SEMARANG, 6/1 (beritajateng.tv) – Kementerian Dalam Negeri (Kemendagri) merilis realisasi pendapatan APBD provinsi se Indonesia tahun 2021. Dari data tersebut, persentase realisasi pendapatan APBD Jawa Tengah berada dibawah rata-rata nasional. Dari target yang ditetapkan, realisasi pendapatan Jawa Tengah hanya tercapai 96,91 persen. Sedangkan rata-rata realisasi pendapatan provinsi di Indonesia berada di angka 97,91 persen.
Provinsi Jawa Timur berada di posisi pertama dengan realisasi melebihi target yaitu 103,97 persen, disusul Gorontalo 102,28%, Jawa Barat 102,07%, DKI Jakarta 101,07%, dan DIY 99,95%. Sementara Jawa Tengah bahkan terlempar dari posisi 15 besar. Jawa Tengah berada di posisi 16 dengan realisasi pendapatan APBD 96,91%. Dari seluruh provinsi yang ada di Jawa, realisasi pendapatan Jawa Tengah nomor dua terburuk. Jawa Tengah hanya sedikit lebih baik dari Provinsi Banten yang mencatatkan realisasi 96,05%.
Wakil Ketua Komisi C DPRD Jawa Tengah Sriyanto Saputro mengatakan hal tersebut membutuhkan introspeksi bersama. Dia memahami kondisi pandemi Covid-19 membuat perekonomian lesu dan mempengaruhi jumlah masyarakat yang membayar pajak. Namun faktanya, sejumlah provinsi lain capaiannya diatas 100 persen.
“Jika alasan pandemi Covid-19, nyatanya provinsi lain capaiannya diatas 100 persen.

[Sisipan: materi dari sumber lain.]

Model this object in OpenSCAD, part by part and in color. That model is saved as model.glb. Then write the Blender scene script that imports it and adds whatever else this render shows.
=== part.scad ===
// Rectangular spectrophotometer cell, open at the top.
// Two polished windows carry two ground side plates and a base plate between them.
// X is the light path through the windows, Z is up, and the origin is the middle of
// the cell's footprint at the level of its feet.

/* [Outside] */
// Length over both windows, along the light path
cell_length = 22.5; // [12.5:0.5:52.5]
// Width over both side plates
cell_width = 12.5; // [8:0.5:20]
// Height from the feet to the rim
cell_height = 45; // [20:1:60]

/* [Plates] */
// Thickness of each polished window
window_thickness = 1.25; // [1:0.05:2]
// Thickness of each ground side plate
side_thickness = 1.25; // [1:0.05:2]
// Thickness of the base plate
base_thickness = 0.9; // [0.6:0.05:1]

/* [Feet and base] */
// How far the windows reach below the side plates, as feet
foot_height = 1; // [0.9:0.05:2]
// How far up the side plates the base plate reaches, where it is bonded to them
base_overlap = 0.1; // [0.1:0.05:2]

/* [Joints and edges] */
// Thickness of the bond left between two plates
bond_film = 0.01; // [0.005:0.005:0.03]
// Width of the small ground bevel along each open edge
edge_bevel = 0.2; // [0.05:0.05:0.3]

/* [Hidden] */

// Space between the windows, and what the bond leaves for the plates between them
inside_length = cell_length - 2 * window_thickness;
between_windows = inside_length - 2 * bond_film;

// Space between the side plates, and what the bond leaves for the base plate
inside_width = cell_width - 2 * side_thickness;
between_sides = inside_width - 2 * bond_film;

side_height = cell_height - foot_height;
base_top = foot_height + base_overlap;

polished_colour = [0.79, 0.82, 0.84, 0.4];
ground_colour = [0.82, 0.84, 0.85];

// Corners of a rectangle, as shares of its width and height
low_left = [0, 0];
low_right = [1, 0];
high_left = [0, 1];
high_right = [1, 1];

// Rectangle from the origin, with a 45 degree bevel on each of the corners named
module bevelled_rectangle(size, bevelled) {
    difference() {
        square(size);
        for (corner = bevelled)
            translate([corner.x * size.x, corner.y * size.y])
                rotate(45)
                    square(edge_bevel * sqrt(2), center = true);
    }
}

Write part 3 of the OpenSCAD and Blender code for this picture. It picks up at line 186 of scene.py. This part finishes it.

Kami tidak serta merta menyalahkan eksekutif, tapi setidaknya perlu studi banding ke Jawa Barat, Jawa Timur, atau DKI Jakarta yang capaiannya diatas 100 persen,” ujar Sriyanto, Kamis (6/1/2022).
Politisi Partai Gerindra ini menambahkan, dari dulu Pendapatan Asli Daerah (PAD) Jawa Tengah paling banyak berasal dari Pajak Kendaraan Bermotor (PKB). DPRD Jawa Tengah, lanjutnya, selalu menyampaikan agar Pemprov menggali seberapa besar potensi riil pajak di provinsi ini. Dia juga menyoroti piutang pajak di Jawa Tengah yang jumlahnya sangat besar, mencapai angka Rp 2 triliun.
“Dewan selalu sampaikan potensi yang sebenarnya berapa? Piutang pajak juga besar mencapai Rp 2 triliun. Itu belum diketahui apakah kendaraannya masih bisa dipakai atau tidak. Maka tahun ini perlu adanya validasi data,” papar mantan jurnalis tersebut.